If you’ve ever been forced to make a decision or take a stand while frightened or anxious, then this blog post is for you. After all, the ownership and use and memories of land and “place” evoke strong emotions. You probably won’t study the emotional aspects of land in a law school or urban planning class, but human emotions permeate every dirt clod and every tree on every acre of land you know.
Land use, like the political cauldrons in which land use decisions are made, does not always follow logical and linear decision-making processes. We study the legal and logical aspects of land in our universities, but the critical decisions that affect its development and changes are propelled, more often than not, through emotional decision-making. I’ve written and spoken about this relatively unexplored phenomenon on many occasions. The world of litigation is full of studies on how and why juries do as juries do. Although they probably exist, I’ve never seen similar academic studies of how and why elected officials make certain decisions on land use following presentations at public hearings.
When we do study the emotional aspects of land use, chances are the fears and anxieties are hidden behind surrogate issues and the fearful and the anxious are elevated in stature by calling them “stakeholders,” almost as if they had an equal right to the use of the land as the person who owns it.
This past Sunday New York Times columnist Nicholas Kristof blogged about public decisions being made because of fears of Islam (“Is Islamophobia the New Hysteria”), much the same as actions that were taken over the decades and centuries against Catholics and Germans and Mormons and Irish and Jews and Japanese where “fear spread in part because of misinformation.” When we are scared, he reminds us, we can do unconscionable things.
Fear motivates. But fear also blinds.
Humans are humans, whether the perceived threat is religious or ethnic or an invasion from “outsiders” who want to impose some sort of control over the community’s land, as I wrote in my most recent post (Where Do You Shoot YOUR Machine Guns?)
In land use, the public perception of change is too often guided by misunderstandings of facts, by fears and distrusts, and by the amplification of these misunderstandings and emotions as they proceed with urgency through the community rumor mills.

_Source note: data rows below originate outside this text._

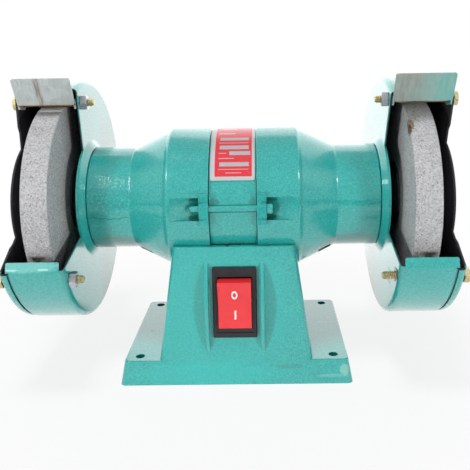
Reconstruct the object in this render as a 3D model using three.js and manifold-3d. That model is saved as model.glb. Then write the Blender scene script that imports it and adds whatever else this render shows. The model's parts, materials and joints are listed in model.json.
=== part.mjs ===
import * as THREE from 'three';
import { mergeVertices } from 'three/addons/utils/BufferGeometryUtils.js';
import Module from 'manifold-3d';

const wasm = await Module();
wasm.setup();

// Bench grinder. Millimetres, +Z up, front towards -Y, shaft along X.
// It is drawn about the middle of its base, on the bench, and moved at the end
// so that the origin is the middle of its whole outer box, on the bench.

// Clearances
const seatGap = 0.3; // between a piece and the neighbour it rests on or is cut by
const runningGap = 0.08; // shaft in its bearings, switch pins in their holes
const faceGap = 0.1; // between two flat faces that meet

// Roundness of the facets
const bigSegments = 32;
const journalSegments = 24;
const midSegments = 16;
const smallSegments = 10;
const weldDistance = 1e-4;

// Shaft line
const axisHeight = 131.5;

// Base casting
const skirtHeight = 18;
const skirtTopHalfX = 84.2;
const skirtTopHalfY = 57.3;
const skirtFlare = 3.2;
const skirtWall = 3.5;
const flangeThickness = 4.5;
const pedestalTopDrop = 26;
const pedestalTop = axisHeight - pedestalTopDrop;
const pedestalFootHalfX = 57.5;
const pedestalHeadHalfX = 44.8;
const pedestalHeadHalfY = 54;
const pedestalWall = 4;
const pedestalCorner = 5;
const skirtCorner = 4;
const saddleThickness = 5;

// Bench holes in the base flange
const benchHoleInsetX = 10.8;
const benchHoleInsetY = 8.1;
const benchHoleX = skirtTopHalfX - benchHoleInsetX;
const benchHoleY = skirtTopHalfY - benchHoleInsetY;
const benchHoleRadius = 3.5;
const benchBossRadius = 6.2;

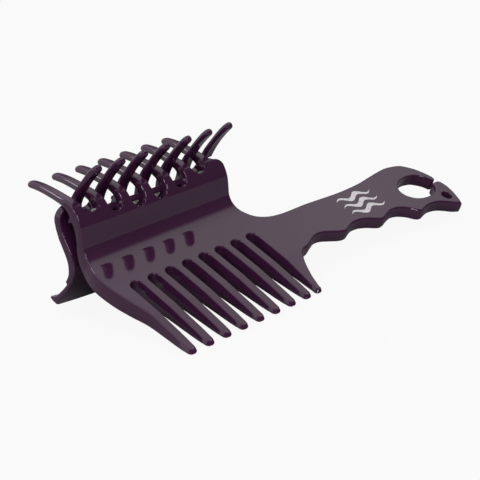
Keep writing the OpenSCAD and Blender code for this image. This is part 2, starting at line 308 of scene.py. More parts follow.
# ---------------------------------------------------------------------------
# The comb moulding: plate, teeth, handle and front jaw in one sheet.
# u is Y on the plate, and goes on along the bend, the wall and the claws.
# ---------------------------------------------------------------------------
# each row is (y, z) on the outer face and (y, z) on the inner face across from it
FRONT_PAIRS = np.array([
    [0, 0, 0, -6.2], [2, 0.03, 2, -6.2], [4, 0.09, 4, -6.2], [6, 0.15, 6.1, -6.2],
    [8, 0.21, 8.3, -6.2], [10, 0.28, 10.8, -6.05], [12, 0.42, 13.3, -5.6],
    [14, 0.9, 15.8, -4.7], [16.2, 1.98, 18.3, -2.9], [18, 3.8, 20.3, 0],
    [19.3, 6.5, 21.9, 4], [21.3, 10.2, 24, 7.6], [24.2, 13.1, 26.8, 10.2],
    [27.2, 14.8, 28.5, 11.3], [30.5, 15.1, 30.7, 11.9], [34, 14.6, 33.8, 11.8],
    [38, 13.9, 37.6, 11.3], [43, 12.8, 42.5, 10.3], [46.4, 11.7, 45.8, 9.3],
    [48.8, 10.6, 48.1, 8.5], [50.4, 9.7, 49.6, 7.7], [51.7, 8.9, 50.8, 7.0],
    [52.8, 8.1, 51.8, 6.2]])
FRONT_LEAD = [[-4, 0, -4, -6.2], [-2, 0, -2, -6.2]]
front_curve = smooth(np.vstack([FRONT_LEAD, FRONT_PAIRS]), 12)
front_u = length_along(front_curve[:, :2]) - 4
front_s45 = (front_curve[:, 0] + front_curve[:, 1]) / math.sqrt(2)


def u_of_s(s):
    """The u of the jaw's outer face where (y + z) / sqrt 2 has this value."""
    top = int(np.argmax(front_s45))
    return np.interp(s, front_s45[:top], front_u[:top])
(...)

Elected officials who listen too closely to literal expressions of positions can reach inaccurate understandings of what is communicated. For example, the key information provided at a hearing is sometimes based upon facts that don’t exist, and the opinions expressed are fears of change or fears of the unknown that are without foundation or any rational relationship to the project. And sometimes the most important input is from what is not said rather than what is said. Perhaps worse, the decision made may have less to do with the proposal itself than with preservation of the elected person’s relationship with the electorate.
Writer’s Note: I get four to five times as many personal comments by email as I do “open” comments on blog posts, and I appreciate them in whatever form they come. The posts which I seem to get the most input (and the least criticism) on have been posts where I have discussed the human rather than legal components of land use. Today’s post presents nothing that I haven’t written about in this space before, but the Kristof editorial made me sit up, whisper “amen,” and move to the keyboard.
Additionally, I have received quite a few comments from folks about the immediately preceding post on the outdoor shooting range in the Village of Wesley Chapel (one of which was from Dave Neill, a land use attorney I work with). Most of the commentators pointed out that the shooting range was there first. Each of them is correct. It was there first, and that fact was prominently noted in the post (third paragraph). But Dave made a further comment that was especially insightful. On the issue of losing vested rights status because of making material alterations, would it not have been an injustice, he asked, if the alterations were done to make the range safer and more compatible, but the landowner was then penalized by losing his rights simply because he was trying to be a safer and kinder and better neighbor. His point was well made and I thought worth passing along.